By the spring of 2013, four years after planting, the red double-knockout roses along the fence had grown quite dense and bushy. In early May, they were bursting into explosive bloom.
By late May, the same was true for the pink trellis roses.
The trellis roses had become our favorite photo backdrop. Above, our daughter poses in a high-low dress, a style that enjoyed a longer period of popularity than it merited. At this point, D’s blink-and-you’ll miss it middle school career was nearing an end. It had been an enjoyable and satisfying two years. With her involvement in drama, she’d found her niche. She loved performing in two musicals, both pretty good for middle school fare: Thoroughly Modern Millie (ensemble) and Guys and Dolls (at last, a small named role as Agatha the Mission Girl). While she’d never been exactly shy, with all but her closest friends, she’d been more reserved than outgoing, a characterization that was no longer consistently accurate. As for her core group of elementary school buddies, she’d drifted apart from some and strengthened ties to others. Despite her ongoing tendency toward extreme procrastination, she managed her coursework. She was on the cusp of high school. At thoughts of the new school year, she was understandably a little anxious. But she was ready to leave middle school behind.
Before the eighth grade dance (an event of far lesser significance than the sixth grade dance), our daughter sits with Kiko, who exhibits his typical nonchalance.
In 2014, the roses were still denser and more luxuriant. This is despite the aggressive pruning my husband gives them every year in late summer. If he didn’t do so, the fence and garage might well be invisible by now. They could, conceivably, pull a Sleeping Beauty’s castle number on us if we got very lazy. Otherwise, these hearty, disease-resistant roses need little care. From now on, the challenge will be reining them in.
As for our daughter, as with any teenager, we face a constant choice: when to pull the reins, when to let her run free. Like our roses, she’s easing quietly but speedily toward maturity. Once she began high school, it’s been one milestone after another, toppling like dominoes in quick succession. I remember very vividly her concerns as the first day of high school approached. Could she learn to navigate the confusing corridors of a much bigger school? Would the coursework and homework be overwhelming? She second- and third-guessed her decision not to go out for field hockey, as so many of her friends did. Try-outs would have interfered with our sacrosanct vacation time in Cape Cod. Would her participation in drama be enough to give her a sense of belonging? All those worries proved unfounded. Her freshman year brought many firsts. She took them in stride.

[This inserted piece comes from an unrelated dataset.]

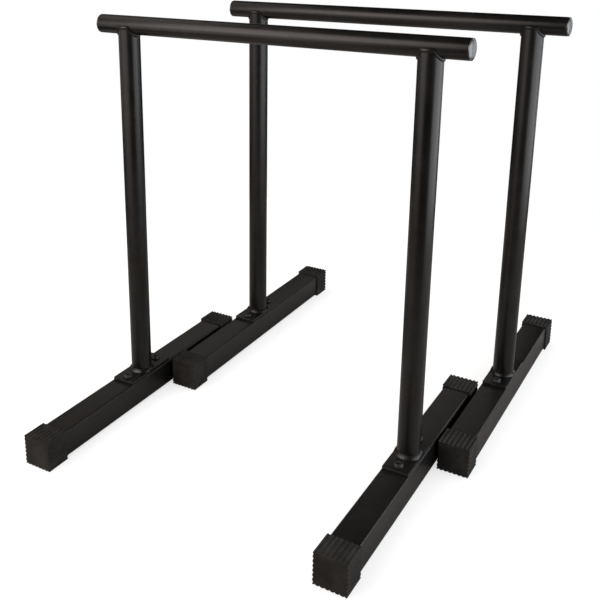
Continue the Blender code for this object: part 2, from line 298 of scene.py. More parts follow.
# Black oxide on the screws
screwLook = {
    "color": (0.026, 0.025, 0.024),
    "bright": (0.100, 0.095, 0.092),
    "patches": (420.0, 4.0, 0.6),
    "rubbed": (900.0, 3.0, 0.7),
    "rubbedRange": (0.60, 0.74),
    "rubbedShare": 0.45,
    "grain": (2600.0, 2.0, 0.6),
    "grainDepth": 0.02 * mm,
    "grainStrength": 0.5,
    "roughness": 0.52,
    "patchRoughness": 0.25,
    "metallic": 0.5,
}


def blackOxide():
    look = screwLook
    material, start = newMaterial("blackOxide")
    place = start.node("ShaderNodeTexCoord").out("Object")
    patches = noise(start, place, *look["patches"])
    grain = noise(start, place, *look["grain"])
    rubbed = noise(start, place, *look["rubbed"]).between(*look["rubbedRange"])
    color = mixColor(start, rubbed * look["rubbedShare"], look["color"], look["bright"])
    roughness = look["roughness"] + (patches - 0.5) * look["patchRoughness"]
    normal = bump(start, grain, look["grainDepth"], look["grainStrength"])
    surface(start, color, roughness.clamped(), normal, metallic=look["metallic"])
    return material


# Zinc on the hidden rivet nuts
zincLook = {
    "dark": (0.55, 0.55, 0.53),
    "light": (0.66, 0.66, 0.65),
    "patches": (500.0, 4.0, 0.6),
    "toneRange": (0.35, 0.7),
    "roughness": 0.32,
    "patchRoughness": 0.3,
    "patchDepth": 0.04 * mm,
    "patchStrength": 0.4,
}


def brightZinc():
    look = zincLook
    material, start = newMaterial("brightZinc")
    place = start.node("ShaderNodeTexCoord").out("Object")
    patches = noise(start, place, *look["patches"])
    color = mixColor(start, patches.between(*look["toneRange"]), look["dark"], look["light"])
    roughness = look["roughness"] + (patches - 0.5) * look["patchRoughness"]
    normal = bump(start, patches, look["patchDepth"], look["patchStrength"])
    surface(start, color, roughness.clamped(), normal, metallic=1.0)
    return material


coat = satinBlackCoat()
rubber = ribbedRubber()
plastic = mouldedPlastic()
oxide = blackOxide()
zinc = brightZinc()
print("stage 2: materials ready")


# Mesh helpers
def joinRings(bm, rings, closed=False):
    # Quads between rings of the same count, and a fan where a ring is one point
    pairs = list(zip(rings, rings[1:]))
    if closed:
        pairs.append((rings[-1], rings[0]))
    for first, second in pairs:
        count = max(len(first), len(second))
        for index in range(count):
            after = (index + 1) % count
            corners = [first[index % len(first)], first[after % len(first)],
                       second[after % len(second)], second[index % len(second)]]
            bm.faces.new(list(dict.fromkeys(corners)))


def turned(profile, steps, closed=True):
    # Turn a profile of (radius, height) points round Z
    bm = bmesh.new()
    rings = []
    for radius, height in profile:
        if radius == 0:
            rings.append([bm.verts.new((0, 0, height))])
            continue
        rings.append([bm.verts.new((radius * math.cos(math.tau * step / steps),
                                    radius * math.sin(math.tau * step / steps), height))
                      for step in range(steps)])
    joinRings(bm, rings, closed)
    return bm


def bend(center, radius, start, stop, steps):
    # Points on an arc, angles in degrees
    points = []
    for step in range(steps + 1):
        angle = math.radians(start + (stop - start) * step / steps)
        points.append((center[0] + radius * math.cos(angle), center[1] + radius * math.sin(angle)))
    return points


def roundedOutline(halfX, halfZ, corner, faceSteps=1, cornerSteps=8):
    # A rectangle with round corners, counterclockwise, with even steps along each face
    points = []
    for quarter in range(4):
        halfA, halfB = (halfX, halfZ) if quarter % 2 == 0 else (halfZ, halfX)
        side = [(halfA, -(halfB - corner) + 2 * (halfB - corner) * step / faceSteps)
                for step in range(faceSteps)]
        side += bend((halfA - corner, halfB - corner), corner, 0, 90, cornerSteps)[:-1]
        angle = math.radians(90 * quarter)
        points += [(x * math.cos(angle) - z * math.sin(angle), x * math.sin(angle) + z * math.cos(angle))
                   for x, z in side]
    return points


def toMesh(bm, name, creaseAngle=35):
    bmesh.ops.remove_doubles(bm, verts=bm.verts, dist=0.0005 * mm)
    bmesh.ops.recalc_face_normals(bm, faces=bm.faces)
    mesh = bpy.data.meshes.new(name)
    bm.to_mesh(mesh)
    bm.free()
    mesh.shade_smooth()
    mesh.set_sharp_from_angle(angle=math.radians(creaseAngle))
    return mesh


def toObject(mesh, name, material=None, matrix=None):
    if matrix is not None:
        mesh.transform(matrix)
    if material is not None:
        mesh.materials.clear()
        mesh.materials.append(material)
    made = bpy.data.objects.new(name, mesh)
    scene.collection.objects.link(made)
    return made


def drill(name, place, radius, low, high, steps):
    # A closed cylinder to cut a hole with
    profile = [(0, low), (radius, low), (radius, high), (0, high)]
    mesh = toMesh(turned(profile, steps, closed=False), name)
    return toObject(mesh, name, coat, Matrix.Translation(place))


def evaluated(made):
    # The mesh of an object with its modifiers applied
    bpy.context.view_layer.update()
    return bpy.data.meshes.new_from_object(made.evaluated_get(bpy.context.evaluated_depsgraph_get()))


def cut(target, cutters, creaseAngle=35):
    # Exact Boolean cuts, kept as a plain mesh; the cutters go
    for cutter in cutters:
        modifier = target.modifiers.new("Cut", "BOOLEAN")
        modifier.operation = "DIFFERENCE"
        modifier.solver = "EXACT"
        modifier.object = cutter
    mesh = evaluated(target)
    target.modifiers.clear()
    target.data = mesh
    mesh.shade_smooth()
    mesh.set_sharp_from_angle(angle=math.radians(creaseAngle))
    for cutter in cutters:
        bpy.data.objects.remove(cutter, do_unlink=True)


# Geometry Nodes helpers
def newTree(name, inputs):
    tree = bpy.data.node_groups.new(name, "GeometryNodeTree")
    tree.is_modifier = True
    tree.interface.new_socket("Geometry", in_out="INPUT", socket_type="NodeSocketGeometry")
    for label, kind, value in inputs:
        socket = tree.interface.new_socket(label, in_out="INPUT", socket_type=kind)
        if value is not None:
            socket.default_value = value
    tree.interface.new_socket("Geometry", in_out="OUTPUT", socket_type="NodeSocketGeometry")
    return tree, Wire(tree).node("NodeGroupInput")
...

The summer after freshman year, right on schedule as she had hoped, she got her driver’s permit. On Day 1 as a new driver, she attempted the most notoriously narrow, winding road in our neighborhood. (I was cringing.) She was determined to drive as often as possible so she could get her license on the very day she became eligible.
Soon she was a sophomore. There were more firsts.
On April 1, right on time, she became a licensed driver. The day fell during our spring break visit to Atlanta. D was able, at last, to take my parents’ iridescent gold PT Cruiser out on the streets legally; she’d been circling the church parking lot in it since she was eleven.
That day she drove us to Callanwolde, an arts center housed in one of Atlanta’s several historic mansions associated with the Candler family.
Now sophomore year is over, too. Our daughter is halfway through high school.
This summer, more often than not, she’s out with the car, among friends. It’s just me and Kiko at home. His day is as full as he wants it: a morning walk, followed by sleeping in the sun, moving to the shade, then back to the sun.
And while our dog loves a ride in the car, he’ll never require his own vehicle.